Redo Apply (physical standby databases)
Redo Apply keeps a block-by-block copy of the primary database. By default, Redo Apply automatically runs a parallel apply processes, which is equal to the number of CPUs of the standby database server minus one. These parallel recovery processes are controlled by the MRP process, which is the background process responsible for the application of redo data.
Redo Apply has the following benefits for its users:
There are no unsupported data types, objects, and DDLs
Redo Apply has higher performance when compared with SQL Apply or any other replication solutions
It offers simple management by keeping the database structure exactly the same as the primary database with its fully automated architecture
It's possible to take advantages of Active Data Guard and snapshot standby for reporting and testing
Backups taken from physical standby databases are ready to be restored to primary. So we can offload the backup from primary
Redo Apply offers a strong corruption detection and prevention mechanism.
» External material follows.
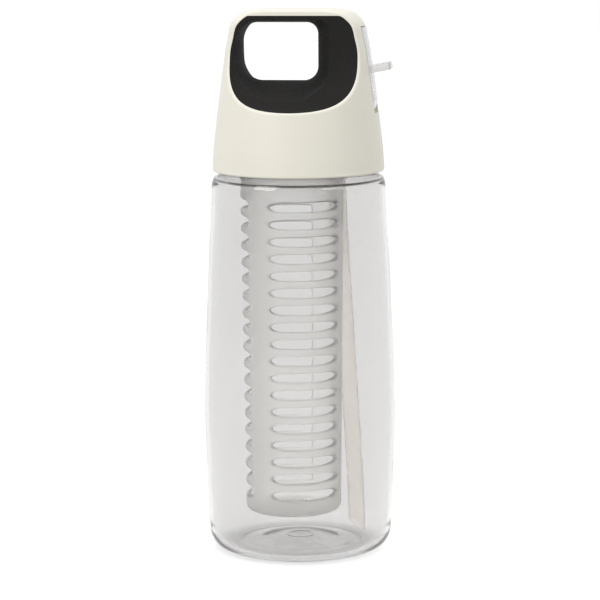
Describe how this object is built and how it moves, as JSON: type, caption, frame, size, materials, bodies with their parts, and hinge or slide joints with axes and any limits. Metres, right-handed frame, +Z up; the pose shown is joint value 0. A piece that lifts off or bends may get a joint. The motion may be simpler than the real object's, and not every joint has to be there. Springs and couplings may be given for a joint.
{
  "type": "infuser drinking bottle",
  "caption": "Round clear drinking bottle with a screw lid that ends in a carrying loop, a flip-out side spout, an inner straw and a hanging slotted infuser basket.",
  "frame": {"origin": "on the axis of the body, on the surface that the bottle stands on", "axes": "+Z up along the bottle's axis, +X towards the spout's side, -Y towards the front of the carrying loop"},
  "size_m": [0.0854, 0.0854, 0.2414],
  "materials": {
    "bottle_body": "clear, polished",
    "lid_shell": "smooth satin, cream",
    "handle_grip": "soft touch, black",
    "lid_insert": "smooth, cream",
    "seal_ring": "silicone, milky",
    "duct_cover": "smooth, pale",
    "spout_seat": "silicone, milky",
    "vent_valve": "silicone, milky",
    "flip_spout": "clear, slightly milky",
    "straw": "translucent, warm tint",
    "infuser_basket": "frosted, translucent"
  },
  "bodies": {
    "bottle": {"bottle_body": "bottle_body"},
    "seal": {"seal_ring": "seal_ring"},
    "lid": {"lid_shell": "lid_shell", "handle_grip": "handle_grip", "lid_insert": "lid_insert", "duct_cover": "duct_cover", "spout_seat": "spout_seat", "vent_valve": "vent_valve", "straw": "straw"},
    "spout": {"flip_spout": "flip_spout"},
    "infuser": {"infuser_basket": "infuser_basket"}
  },
  "joints": [
    {"name": "lid_rise", "type": "slide", "parent": "bottle", "child": "seal", "axis": [0, 0, 1], "range_m": [0, 0.006]},
    {"name": "lid_turn", "type": "hinge", "parent": "seal", "child": "lid", "pos_m": [0, 0, 0.18], "axis": [0, 0, 1], "range_deg": [0, 540]},
    {"name": "spout_flip", "type": "hinge", "parent": "lid", "child": "spout", "pos_m": [0.031, 0, 0.1996], "axis": [0, 1, 0], "range_deg": [0, 70]},
    {"name": "infuser_pull", "type": "slide", "parent": "lid", "child": "infuser", "axis": [0, 0, -1], "range_m": [0, 0.009]}
  ],
  "couplings": [
    {"joint": "lid_rise", "follows": "lid_turn", "m_per_rad": 0.00063661}
  ]
}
It's possible to use physical standby databases for the rolling upgrades of the database software, which is known as transient logical standby
The real-time apply feature applies the redo as it's received. This feature makes it possible to query real-time or near real-time data from the standby database
By offering these features, Redo Apply (physical standby database) has become a very popular and widely used-technology for the high availability and disaster recovery of Oracle databases.
Monitoring Redo Apply
While Redo Apply runs on the standby database, administrators need to monitor the status of the apply process and check if it's working in accordance with the selected configuration. As mentioned, the MRP process is responsible from the Redo Apply process and monitoring the status of this process will give us valuable information on what's going on with Redo Aapply.